It didn’t take a sudden plague to knock out one-fourth of the world’s northern white rhino population. It only took the death of a single animal.
Nola, a 41-year-old northern white rhino, died after battling a bacterial infection and age-related issues at the San Diego Zoo, where she had lived since 1989.
Now, only three northern white rhinos remain in existence.
The other living members of the subspecies currently reside at the Ol Pejeta Conservancy in Kenya, where they’re protected around the clock by armed guards. The two females and one male who remain, Najin, Fatu, and Sudan, are considered elderly and unable to reproduce. Northern white rhinos have already been considered extinct in the wild since 2008, and when these three animals die, the subspecies may exist only as a memory, a history lesson, and a cautionary tale.

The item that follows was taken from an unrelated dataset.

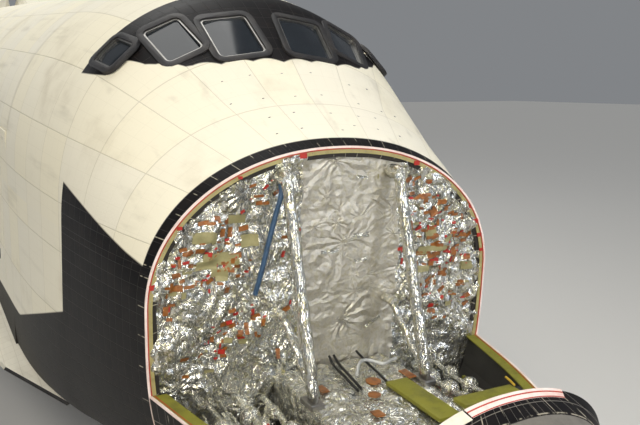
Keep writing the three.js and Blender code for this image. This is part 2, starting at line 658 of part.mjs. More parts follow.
function fin() {
  const rings = [finRoot.water, finTip.water].map((water) => {
    const { lead, chord } = finAt(water);
    const half = halfThickness(water);
    const left = [[0.12, 0.03], [0.5, 0.12], [1, 0.42], [1, 0.6], [0.1, 1]];
    const points = [[0, 0], ...left, ...left.map(([x, y]) => [-x, y]).reverse()];
    return points.map(([x, y]) => at(x * half, lead + y * chord, water));
  });
  const below = prism("side", [[1497, 495], [1575, 563], [1720, 563], [1720, 495]], -30, 30);
  const body = bothWays(fuselageStretch(aftSections, fuselage.bayAft, 1530, -seatGap));
  const whole = cut(loft(rings), below, body, block([-30, 30], [1250, fuselage.bayAft + 1], [490, 540]));
  const low = hingeAt(rudder.bottom - 10);
  const high = hingeAt(rudder.top + 10);
  const groove = rod(low, high, halfThickness(low[2]) * 1.32, 20, halfThickness(high[2]) * 1.32);
  const room = prism(
    "side",
    [
      [hingeAt(rudder.bottom)[1], rudder.bottom],
      [1720, rudder.bottom],
      [1720, rudder.top],
      [hingeAt(rudder.top)[1], rudder.top],
    ],
    -30, 30,
  );
  const grooveOpen = groove.intersect(block([-30, 30], [1200, 1800], [rudder.bottom, rudder.top]));
  const bearings = hole(hingeAt(rudder.bottom - 6), hingeAt(rudder.top + 6), 2);
  put("fin", cut(whole, room, grooveOpen, bearings), "whiteTile");
  const [coneLow, coneHigh] = [low, high].map((p) => halfThickness(p[2]) * 0.88);
  const shaft = rod(hingeAt(rudder.bottom - 5.5), hingeAt(rudder.top + 5.5), 2, 12);
  const [coneFoot, coneTop] = [hingeAt(rudder.bottom + 8), hingeAt(rudder.top - 6)];
  const cone = rod(coneFoot, coneTop, halfThickness(coneFoot[2]) * 0.88, 16, halfThickness(coneTop[2]) * 0.88);
  put("rudder_shaft", join(shaft, cone), "whiteTile");

  const axis = new THREE.Vector3(...at(...high)).sub(new THREE.Vector3(...at(...low))).normalize();
  const aft = new THREE.Vector3(0, axis.z, -axis.y);
  const leafRing = (water) => {
    const centre = new THREE.Vector3(...at(...hingeAt(water)));
    const half = halfThickness(water) * inch * Math.cos(Math.atan2(axis.y, axis.z));
    const chord = finAt(water).chord * (1 - rudder.share) * inch;
    const front = arc(halfThickness(water) * inch, [0, 0], -(90 - rudder.opening - 2), 0, 5);
    const outline = [[0.25 * inch, 0], ...front, [0.06 * half + 0.25 * inch, chord], [0.25 * inch, chord]];
    return outline.map(([x, q]) => {
      const spot = centre.clone().addScaledVector(aft, q);
      return [spot.x + x, spot.y, spot.z];
    });
  };
  const leaf = loft([leafRing(rudder.bottom - 40), leafRing(rudder.top + 30)]);
  const trailing = (water) => finAt(water).lead + finAt(water).chord;
  const [under, over] = [rudder.bottom + rudder.roomBelow, rudder.top - rudder.roomAbove];
  // Ahead of the hinge the leaf's foot is square to the hinge line, so it clears the fin as it turns.
  const square = hingeAt(rudder.bottom + 7);
  const slope = -axis.y / axis.z;
  const squareFoot = (station) => [station, square[2] + slope * (station - square[1])];
  const frame = prism(
    "side",
    [
      squareFoot(1440),
      squareFoot(square[1] + (under - square[2]) / slope),
      [trailing(under), under],
      [trailing(over), over],
      [1540, over],
    ],
    -30, 30,
  );
  const shaftRoom = hole(hingeAt(rudder.bottom - 6), hingeAt(rudder.top + 6), 2);
  const coneRoom = hole(low, high, coneLow, 16, coneHigh);
  putPair("rudder_leaf", cut(leaf.intersect(frame), shaftRoom, coneRoom), "whiteTile");
}

// Wings and elevons.

// Columns: side, station of the leading edge, lower surface, greatest thickness, thickness at the hinge.
const wingSections = [
  [88, 498, 271.5, 46, 32],
  [112, 560, 272.5, 44, 31],
  [186, 1012, 278, 36, 24],
  [222, 1072, 281, 33, 21],
  [345, 1187, 289, 22, 15],
  [450, 1291, 296, 13.5, 9.5],
  [466, 1316, 298, 10, 8],
];
const trailingStation = (side) => 1447 + (468 - side) * Math.tan(THREE.MathUtils.degToRad(10.06));
const elevonNose = (side) => wingRow(side)[4] / 2;
const wingRow = (side) => between(wingSections, side);

// Columns: share of the way from the leading edge to the hinge, share of the thickness above, and below.
const wingProfile = [
  [0, 0.2, 0.2],
  [0.012, 0.42, 0.07],
  [0.05, 0.58, 0.02],
  [0.16, 0.76, 0],
  [0.4, 0.96, 0],
  [0.65, 1, 0],
];

function wingRing(side) {
  const [, lead, low, thick, hingeThick] = wingRow(side);
  const length = hinge.elevonStation - lead;
  const front = Math.min(1, 230 / length) ** 0.5;
  const fullness = (x) => (x < 0.3 ? front + (1 - front) * x : 1);
  const spotAt = (x, share) => at(side, lead + length * x, low + thick * share);
  const upper = wingProfile.slice(1).map(([x, up]) => spotAt(x, up * fullness(x)));
  const lower = wingProfile.slice(1).map(([x, , down]) => spotAt(x, down));
  const rear = [
    at(side, hinge.elevonStation - 8, low + (thick - hingeThick) * 0.25 + hingeThick),
    at(side, hinge.elevonStation, low + (thick - hingeThick) * 0.2 + hingeThick),
    at(side, hinge.elevonStation, low + (thick - hingeThick) * 0.2),
    at(side, hinge.elevonStation - 8, low + (thick - hingeThick) * 0.18),
  ];
  return [at(side, lead, low + thick * 0.2), ...upper, ...rear, ...lower.reverse()];
}

const hingeWater = (side) => {
  const [, , low, thick, hingeThick] = wingRow(side);
  return low + (thick - hingeThick) * 0.2 + hingeThick / 2;
};
const elevons = [
  ["inboard", 119, 311],
  ["outboard", 315, 462],
];

// Two spots on an elevon's straight hinge line.
function hingeLine([, inner, outer], from, to) {
  const slope = (hingeWater(outer) - hingeWater(inner)) / (outer - inner);
  return [from, to].map((side) => [side, hinge.elevonStation, hingeWater(inner) + slope * (side - inner)]);
}

function wing() {
  const whole = loft(wingSections.map(([side]) => wingRing(side)));
  const bodies = [
    bothWays(fuselageStretch(noseSections, 480, fuselage.cabinAft, -seatGap)),
    block([-104, bay.halfWidth + seatGap], [fuselage.cabinAft - 1, fuselage.bayAft + 1], [260, 520]),
    bothWays(fuselageStretch(aftSections, fuselage.bayAft, 1530, -seatGap)),
    ...tankPads(0.03),
  ];
  const grooves = elevons.map((elevon) => {
    const [, from, to] = elevon;
    const [a, b] = hingeLine(elevon, from - 1.5, to + 1.5);
    return rod(a, b, elevonNose(from) * 1.2, 16, elevonNose(to) * 1.2);
  });
  const { fore, aft, inner, outer, top } = mainWell;
  const well = block([inner, outer], [fore, aft], [250, top]);
  const leadAt = (side, back) => [side, wingRow(side)[1] + back];
  const edgeLine = (back, start) =>
    [start, 186, 222, 345, 450, 462].map((side) => leadAt(side, back * (side < 200 ? 2.6 : 1)));
  const ahead = (back, start) =>
    prism("water", [[start, 600], ...edgeLine(back, start), [470, 1315 + back], [470, 600]], 250, 340);
  const body = cut(whole, bodies, well);
  const lugs = elevons.flatMap((elevon) =>
    [0.25, 0.75].flatMap((share) => {
      const side = elevon[1] + share * (elevon[2] - elevon[1]);
      const [a, b] = hingeLine(elevon, side - 4, side + 4);
      const water = (a[2] + b[2]) / 2;
      const neck = block([side - 1.5, side + 1.5], [1368, hinge.elevonStation], [water - 2.2, water + 2.2]);
      return [neck, rod(a, b, 1.2, 10)];
    }),
  );
  putPair("wing", join(cut(body, ahead(11.03, 132 - seatGap), grooves), lugs), "whiteTile");
  putPair("wing_edge", body.intersect(ahead(11, 132)), "greyCarbon");
  elevons.forEach((elevon) => {
    const [name, from, to] = elevon;
    const rings = [from, to].map((side) => {
      const nose = elevonNose(side);
      const [station, water] = [hinge.elevonStation, hingeWater(side)];
      const outline = [
        ...arc(nose, [station, water], 90, 270, 8),
        [trailingStation(side), water - nose * 0.15],
        [trailingStation(side), water - nose * 0.15 + 1.6],
      ];
      return outline.map(([y, z]) => at(side, y, z));
    });
    const slots = [0.25, 0.75].flatMap((share) => {
      const side = from + share * (to - from);
      const [a, b] = hingeLine(elevon, side - 1.8, side + 1.8);
      const [c, d] = hingeLine(elevon, side - 4.3, side + 4.3);
      return [rod(a, b, elevonNose(from) * 1.1, 12), hole(c, d, 1.2, 10)];
    });
    putPair("elevon_" + name, cut(loft(rings), slots), "whiteTile");
  });
}

// Landing gear

const groundWater = (station) => mainGear.ground + (mainGear.station - station) * Math.tan(tilt);

function wheel(side, station, radius, width, rimRadius, axleRadius) {
  const flat = radius * Math.cos(Math.PI / tyreSides);
  const water = groundWater(station) + flat / Math.cos(tilt);
  const half = width / 2;
  const hub = axleRadius + bore;
  const profile = [
    [hub, -half * 0.45], [rimRadius, -half * 0.8], [radius * 0.82, -half], [radius, -half * 0.55],
    [radius, half * 0.55], [radius * 0.82, half], [rimRadius, half * 0.8], [hub, half * 0.45],
    [hub, -half * 0.45],
  ];
  // The turned profile's first side lies on -Z when its axis is +X; half a side more sets a flat on the ground.
  const made = turned(profile, [side, station, water], [1, 0, 0], tyreSides, Math.PI / tyreSides + tilt);
  return { made, water };
}

function gear() {
  const { side, station, tyreRadius, tyreWidth, wheelOffset } = mainGear;
  const axleRadius = 3;
  const inner = wheel(side - wheelOffset, station, tyreRadius, tyreWidth, 11, axleRadius);
  const outer = wheel(side + wheelOffset, station, tyreRadius, tyreWidth, 11, axleRadius);
  putPair("main_wheel_inner", inner.made, "rubber");
  putPair("main_wheel_outer", outer.made, "rubber");
  const axle = inner.water;
  const reach = wheelOffset + 5;
  const leg = join(
    rod([side, station, mainWell.top + 1], [side, station, 238], 6, 12),
    rod([side, station, 239], [side, station, axle], 4.3, 10),
    rod([side - reach, station, axle], [side + reach, station, axle], axleRadius - 0.01, tyreSides),
    rod([side - 7, station, axle], [side + 7, station, axle], 5.2, 10),
    rod([side, station, 250], [side, station - 56, mainWell.top], 2.6, 10),
    rod([side - 20, station, 298], [side + 20, station, 298], 4, 10),
    rod([side, station - 6, 242], [side, station - 6, axle + 3], 1.5, 8),
    block([side - 2, side + 2], [station - 7.5, station], [240, 244]),
    block([side - 2, side + 2], [station - 7.5, station], [axle + 1, axle + 5]),
  );
  const { fore, aft, top } = mainWell;
  const underWell = block([100, 180], [fore + 1, aft], [150, top - seatGap]);
  putPair("main_gear_leg", leg.intersect(underWell), "gearMetal");
  const hang = mainWell.outer - seatGap;
  putPair("main_gear_door", block([hang - 2.4, hang], [fore + 1, aft - 1], [232, 292]), "blackTile");

  const nose = noseGear;
  const noseAxle = 2.2;
  const half = wheel(nose.wheelOffset, nose.station, nose.tyreRadius, nose.tyreWidth, 8, noseAxle);
  putPair("nose_wheel", half.made, "rubber");
  const low = half.water;
  const noseReach = nose.wheelOffset + 3.6;
  put(
    "nose_gear_leg",
    join(
      rod([0, nose.station, noseWell.top + 1], [0, nose.station, 250], 4.8, 12),
      rod([-noseWell.halfWidth + 0.1, nose.station, 303], [noseWell.halfWidth - 0.1, nose.station, 303], 3, 12),
      rod([0, nose.station - 3, 262], [0, nose.station - 52, noseWell.top], 2.2, 12),
    ).intersect(block([-30, 30], [280, 380], [240, noseWell.top - seatGap])),
    "gearMetal",
  );
  put(
    "nose_gear_fork",
    join(
      rod([0, nose.station, 250 - seatGap], [0, nose.station, 243], 5.4, 16),
      rod([0, nose.station, 244], [0, nose.station, low], 3.4, 16),
      rod([-noseReach, nose.station, low], [noseReach, nose.station, low], noseAxle - 0.01, tyreSides),
      rod([-5, nose.station, low], [5, nose.station, low], 3.6, 16),
    ),
    "gearMetal",
  );
  const edge = noseWell.halfWidth - seatGap;
  const door = block([edge - 1.6, edge], [noseWell.fore + 1, noseWell.aft - 1], [258, 297]);
  putPair("nose_gear_door", door, "blackTile");
}

noseCap();
noseShell();
bulkheads();
cabin();
flightDeck();
midFuselage();
aftFuselage();
bodyFlap();
pods();
mainEngines();
fin();
wing();
gear();

// The origin is on the ground under the middle of the craft's box.
craft.updateMatrixWorld(true);
const box = new THREE.Box3().setFromObject(craft, true);
craft.position.set(0, -(box.min.y + box.max.y) / 2, -box.min.z);

export default root;
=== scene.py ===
import bpy
import json
import math
import random
from mathutils import Matrix, Vector, noise


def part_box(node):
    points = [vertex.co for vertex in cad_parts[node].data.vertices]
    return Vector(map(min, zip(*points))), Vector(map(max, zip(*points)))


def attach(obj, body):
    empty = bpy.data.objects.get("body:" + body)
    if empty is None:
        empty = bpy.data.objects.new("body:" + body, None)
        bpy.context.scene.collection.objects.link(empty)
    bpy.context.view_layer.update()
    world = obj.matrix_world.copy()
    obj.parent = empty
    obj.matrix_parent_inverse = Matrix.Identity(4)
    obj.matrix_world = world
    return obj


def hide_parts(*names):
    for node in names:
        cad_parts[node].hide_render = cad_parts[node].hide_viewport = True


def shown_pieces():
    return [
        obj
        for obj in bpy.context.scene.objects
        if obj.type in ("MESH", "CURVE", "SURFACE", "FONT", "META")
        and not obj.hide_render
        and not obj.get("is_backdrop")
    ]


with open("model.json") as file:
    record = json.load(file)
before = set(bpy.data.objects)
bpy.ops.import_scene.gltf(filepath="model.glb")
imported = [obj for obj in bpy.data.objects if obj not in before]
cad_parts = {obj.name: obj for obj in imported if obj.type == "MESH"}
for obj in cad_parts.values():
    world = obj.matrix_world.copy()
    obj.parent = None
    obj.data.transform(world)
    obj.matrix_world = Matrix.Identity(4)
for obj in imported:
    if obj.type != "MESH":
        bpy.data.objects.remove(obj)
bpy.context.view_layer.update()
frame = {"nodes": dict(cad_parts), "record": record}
nodes = frame["nodes"]
print("frame loaded:", len(nodes), "nodes")

# The craft's own drawing places: side (left is plus), station (aft) and water (up), in inches.
# The craft stands nose down, so these turn and shift into metres on the floor.
craft = {
    "inch": 0.0254, "station": 970, "water": 270, "noseDown": 3.4, "knownMount": "tank_fore", "knownAt": (0, 391, 275),
}
lean = Matrix.Rotation(math.radians(craft["noseDown"]), 4, "X")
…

— Ol Pejeta (@OlPejeta) November 23, 2015
Poachers have long sought the animals for their horns. In parts of the world, the horns are seen as status symbols or are believed to have medicinal powers, although there is no proof that they have such powers. Aside from illegal poaching, habitat loss, as a result of human intervention, and pollution have also been cited as contributing factors in the northern white rhino’s demise.
Although the future of the subspecies is uncertain at best, one thing is for sure: Nola’s death should serve as a reminder to respect all animals, before it’s too late.